MATERIAL PROVIDED:

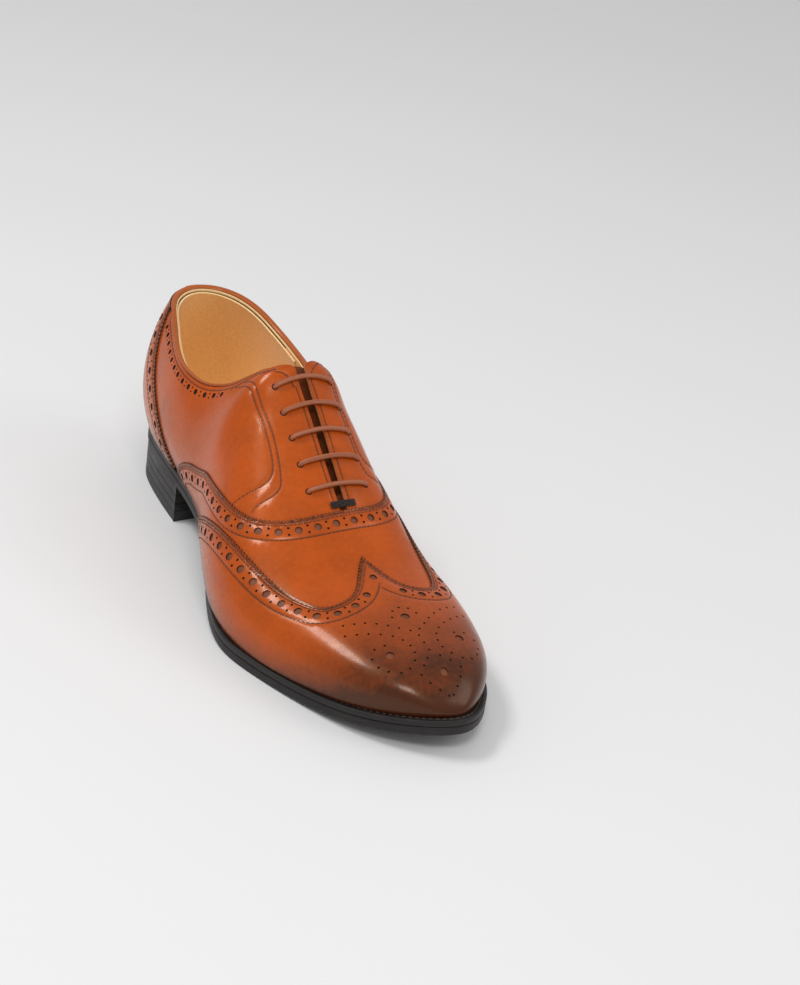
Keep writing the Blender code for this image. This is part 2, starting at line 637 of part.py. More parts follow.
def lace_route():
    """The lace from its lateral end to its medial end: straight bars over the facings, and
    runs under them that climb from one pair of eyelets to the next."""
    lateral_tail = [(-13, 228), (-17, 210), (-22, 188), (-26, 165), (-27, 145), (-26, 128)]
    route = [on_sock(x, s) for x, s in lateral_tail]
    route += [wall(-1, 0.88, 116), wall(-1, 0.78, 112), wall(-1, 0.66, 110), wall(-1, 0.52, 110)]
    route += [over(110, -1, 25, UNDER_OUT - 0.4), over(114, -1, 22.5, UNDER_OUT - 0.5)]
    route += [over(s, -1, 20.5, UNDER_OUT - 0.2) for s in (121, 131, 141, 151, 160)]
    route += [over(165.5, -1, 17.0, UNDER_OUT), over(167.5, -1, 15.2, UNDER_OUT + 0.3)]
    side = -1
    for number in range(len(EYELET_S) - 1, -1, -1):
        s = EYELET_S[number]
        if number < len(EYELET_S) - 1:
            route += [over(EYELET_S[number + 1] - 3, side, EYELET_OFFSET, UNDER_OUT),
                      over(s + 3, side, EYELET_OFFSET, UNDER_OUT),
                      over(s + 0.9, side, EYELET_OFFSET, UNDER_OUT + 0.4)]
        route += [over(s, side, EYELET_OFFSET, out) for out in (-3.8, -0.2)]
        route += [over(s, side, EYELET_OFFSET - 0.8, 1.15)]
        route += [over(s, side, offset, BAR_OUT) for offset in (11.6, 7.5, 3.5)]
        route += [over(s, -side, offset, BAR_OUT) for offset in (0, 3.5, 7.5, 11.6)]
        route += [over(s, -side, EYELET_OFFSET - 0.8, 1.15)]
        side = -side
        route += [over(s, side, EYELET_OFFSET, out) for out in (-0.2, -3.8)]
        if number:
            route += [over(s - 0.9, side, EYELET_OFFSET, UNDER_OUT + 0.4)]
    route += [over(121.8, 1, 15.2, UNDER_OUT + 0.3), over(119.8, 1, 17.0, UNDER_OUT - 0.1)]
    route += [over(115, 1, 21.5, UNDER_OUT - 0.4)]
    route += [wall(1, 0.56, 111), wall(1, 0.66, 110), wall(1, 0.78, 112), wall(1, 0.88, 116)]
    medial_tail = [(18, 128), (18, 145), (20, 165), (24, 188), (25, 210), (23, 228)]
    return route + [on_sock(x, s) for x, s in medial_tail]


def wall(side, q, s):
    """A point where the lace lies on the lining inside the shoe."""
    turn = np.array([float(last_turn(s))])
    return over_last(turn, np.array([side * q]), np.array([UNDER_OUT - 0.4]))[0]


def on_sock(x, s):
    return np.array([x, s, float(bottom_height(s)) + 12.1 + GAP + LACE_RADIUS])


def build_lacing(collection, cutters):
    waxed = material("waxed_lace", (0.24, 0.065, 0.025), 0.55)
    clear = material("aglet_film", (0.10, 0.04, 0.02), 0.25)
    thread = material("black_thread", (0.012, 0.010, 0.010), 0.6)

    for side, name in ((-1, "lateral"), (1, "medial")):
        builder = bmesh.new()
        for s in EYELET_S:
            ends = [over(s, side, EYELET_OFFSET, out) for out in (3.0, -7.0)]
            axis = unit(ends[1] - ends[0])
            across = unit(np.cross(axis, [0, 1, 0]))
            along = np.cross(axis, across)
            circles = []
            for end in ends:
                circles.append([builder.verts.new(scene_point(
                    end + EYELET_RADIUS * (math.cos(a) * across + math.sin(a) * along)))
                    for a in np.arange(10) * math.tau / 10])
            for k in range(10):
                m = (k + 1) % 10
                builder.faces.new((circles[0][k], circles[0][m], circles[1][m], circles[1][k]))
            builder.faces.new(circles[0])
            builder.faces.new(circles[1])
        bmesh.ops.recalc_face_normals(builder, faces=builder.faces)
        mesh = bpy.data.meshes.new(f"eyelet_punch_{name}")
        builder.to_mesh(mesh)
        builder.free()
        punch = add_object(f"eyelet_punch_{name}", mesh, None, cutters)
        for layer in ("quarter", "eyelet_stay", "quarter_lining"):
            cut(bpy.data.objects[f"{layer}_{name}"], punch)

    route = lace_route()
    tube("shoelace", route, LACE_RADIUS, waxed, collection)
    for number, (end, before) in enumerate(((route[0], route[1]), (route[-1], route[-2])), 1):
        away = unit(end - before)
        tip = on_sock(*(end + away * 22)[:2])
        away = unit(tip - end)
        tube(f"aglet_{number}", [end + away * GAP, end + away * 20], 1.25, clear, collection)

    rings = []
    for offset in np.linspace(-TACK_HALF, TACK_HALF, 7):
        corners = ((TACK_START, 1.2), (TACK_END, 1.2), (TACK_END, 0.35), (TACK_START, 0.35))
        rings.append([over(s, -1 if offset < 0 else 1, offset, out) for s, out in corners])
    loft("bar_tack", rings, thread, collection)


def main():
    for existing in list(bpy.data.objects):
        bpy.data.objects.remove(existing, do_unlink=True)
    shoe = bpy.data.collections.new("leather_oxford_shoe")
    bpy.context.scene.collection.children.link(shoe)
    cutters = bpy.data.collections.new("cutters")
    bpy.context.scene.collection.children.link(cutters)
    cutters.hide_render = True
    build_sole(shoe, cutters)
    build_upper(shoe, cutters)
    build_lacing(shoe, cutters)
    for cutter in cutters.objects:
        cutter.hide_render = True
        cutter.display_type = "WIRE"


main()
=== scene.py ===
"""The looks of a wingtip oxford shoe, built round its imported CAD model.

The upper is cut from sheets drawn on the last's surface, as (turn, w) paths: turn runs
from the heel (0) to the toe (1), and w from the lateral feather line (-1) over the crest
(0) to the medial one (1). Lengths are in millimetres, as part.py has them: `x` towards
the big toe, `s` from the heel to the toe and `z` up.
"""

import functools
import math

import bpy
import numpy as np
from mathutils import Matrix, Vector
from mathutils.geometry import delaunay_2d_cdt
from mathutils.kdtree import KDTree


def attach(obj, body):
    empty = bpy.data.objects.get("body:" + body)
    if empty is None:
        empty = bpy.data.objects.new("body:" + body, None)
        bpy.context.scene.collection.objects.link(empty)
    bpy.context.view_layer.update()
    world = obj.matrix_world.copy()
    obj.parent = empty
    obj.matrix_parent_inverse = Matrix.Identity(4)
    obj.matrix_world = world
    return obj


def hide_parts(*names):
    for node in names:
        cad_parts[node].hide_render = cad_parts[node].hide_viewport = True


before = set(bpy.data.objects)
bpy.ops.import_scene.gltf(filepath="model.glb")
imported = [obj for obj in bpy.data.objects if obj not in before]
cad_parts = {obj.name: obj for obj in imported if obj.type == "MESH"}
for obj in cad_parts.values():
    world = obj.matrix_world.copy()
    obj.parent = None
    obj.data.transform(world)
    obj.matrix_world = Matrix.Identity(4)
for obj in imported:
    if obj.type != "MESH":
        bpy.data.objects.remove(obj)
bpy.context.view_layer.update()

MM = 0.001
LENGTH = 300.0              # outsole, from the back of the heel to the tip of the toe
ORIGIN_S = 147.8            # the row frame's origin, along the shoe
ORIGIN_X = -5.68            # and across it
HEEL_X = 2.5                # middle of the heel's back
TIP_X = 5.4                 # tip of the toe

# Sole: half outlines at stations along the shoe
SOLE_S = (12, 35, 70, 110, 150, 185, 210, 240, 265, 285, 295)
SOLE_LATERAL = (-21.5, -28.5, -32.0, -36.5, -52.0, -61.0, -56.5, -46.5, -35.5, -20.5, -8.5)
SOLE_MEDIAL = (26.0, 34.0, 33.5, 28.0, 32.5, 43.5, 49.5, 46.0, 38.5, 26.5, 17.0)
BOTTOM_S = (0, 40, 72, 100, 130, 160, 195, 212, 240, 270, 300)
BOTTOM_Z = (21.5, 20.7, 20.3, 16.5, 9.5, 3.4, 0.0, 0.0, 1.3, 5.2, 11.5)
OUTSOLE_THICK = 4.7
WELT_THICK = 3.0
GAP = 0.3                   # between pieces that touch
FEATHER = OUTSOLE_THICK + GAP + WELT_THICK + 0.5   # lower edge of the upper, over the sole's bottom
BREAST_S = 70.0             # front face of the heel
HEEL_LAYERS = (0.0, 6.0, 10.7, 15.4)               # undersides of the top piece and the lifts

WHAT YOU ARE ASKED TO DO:
Please print the material above exactly as it appears, from its first line through the line containing "return route +", inclusive, and stop there.

FINISHED TASK:
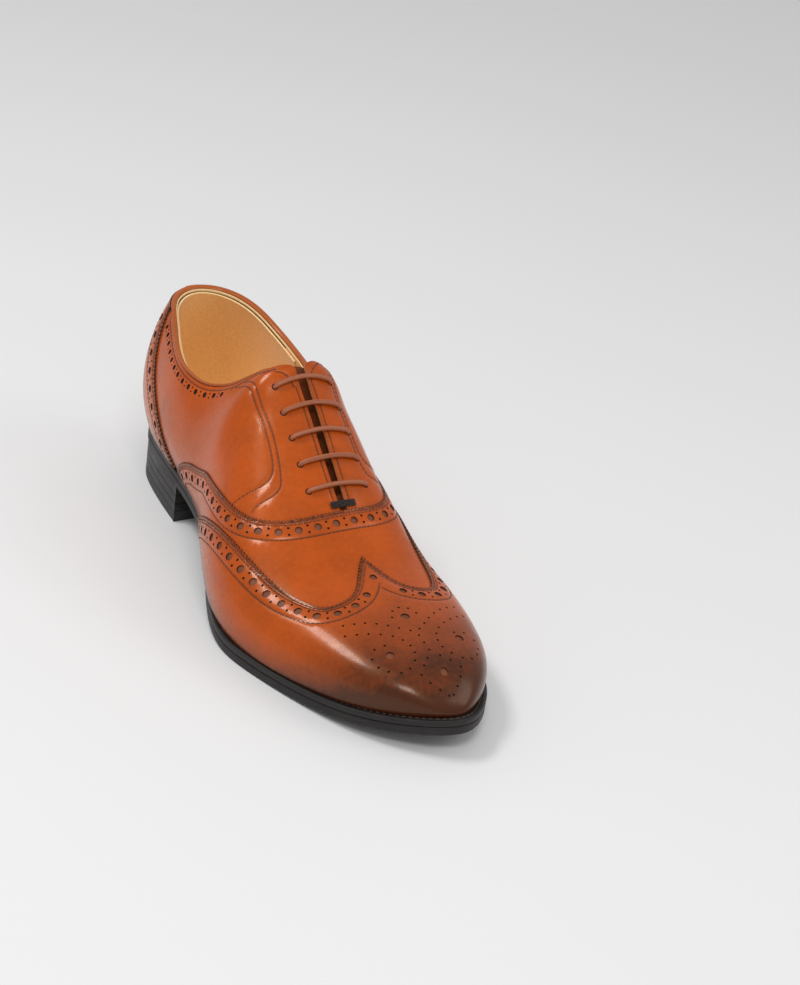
Keep writing the Blender code for this image. This is part 2, starting at line 637 of part.py. More parts follow.
def lace_route():
    """The lace from its lateral end to its medial end: straight bars over the facings, and
    runs under them that climb from one pair of eyelets to the next."""
    lateral_tail = [(-13, 228), (-17, 210), (-22, 188), (-26, 165), (-27, 145), (-26, 128)]
    route = [on_sock(x, s) for x, s in lateral_tail]
    route += [wall(-1, 0.88, 116), wall(-1, 0.78, 112), wall(-1, 0.66, 110), wall(-1, 0.52, 110)]
    route += [over(110, -1, 25, UNDER_OUT - 0.4), over(114, -1, 22.5, UNDER_OUT - 0.5)]
    route += [over(s, -1, 20.5, UNDER_OUT - 0.2) for s in (121, 131, 141, 151, 160)]
    route += [over(165.5, -1, 17.0, UNDER_OUT), over(167.5, -1, 15.2, UNDER_OUT + 0.3)]
    side = -1
    for number in range(len(EYELET_S) - 1, -1, -1):
        s = EYELET_S[number]
        if number < len(EYELET_S) - 1:
            route += [over(EYELET_S[number + 1] - 3, side, EYELET_OFFSET, UNDER_OUT),
                      over(s + 3, side, EYELET_OFFSET, UNDER_OUT),
                      over(s + 0.9, side, EYELET_OFFSET, UNDER_OUT + 0.4)]
        route += [over(s, side, EYELET_OFFSET, out) for out in (-3.8, -0.2)]
        route += [over(s, side, EYELET_OFFSET - 0.8, 1.15)]
        route += [over(s, side, offset, BAR_OUT) for offset in (11.6, 7.5, 3.5)]
        route += [over(s, -side, offset, BAR_OUT) for offset in (0, 3.5, 7.5, 11.6)]
        route += [over(s, -side, EYELET_OFFSET - 0.8, 1.15)]
        side = -side
        route += [over(s, side, EYELET_OFFSET, out) for out in (-0.2, -3.8)]
        if number:
            route += [over(s - 0.9, side, EYELET_OFFSET, UNDER_OUT + 0.4)]
    route += [over(121.8, 1, 15.2, UNDER_OUT + 0.3), over(119.8, 1, 17.0, UNDER_OUT - 0.1)]
    route += [over(115, 1, 21.5, UNDER_OUT - 0.4)]
    route += [wall(1, 0.56, 111), wall(1, 0.66, 110), wall(1, 0.78, 112), wall(1, 0.88, 116)]
    medial_tail = [(18, 128), (18, 145), (20, 165), (24, 188), (25, 210), (23, 228)]
    return route + [on_sock(x, s) for x, s in medial_tail]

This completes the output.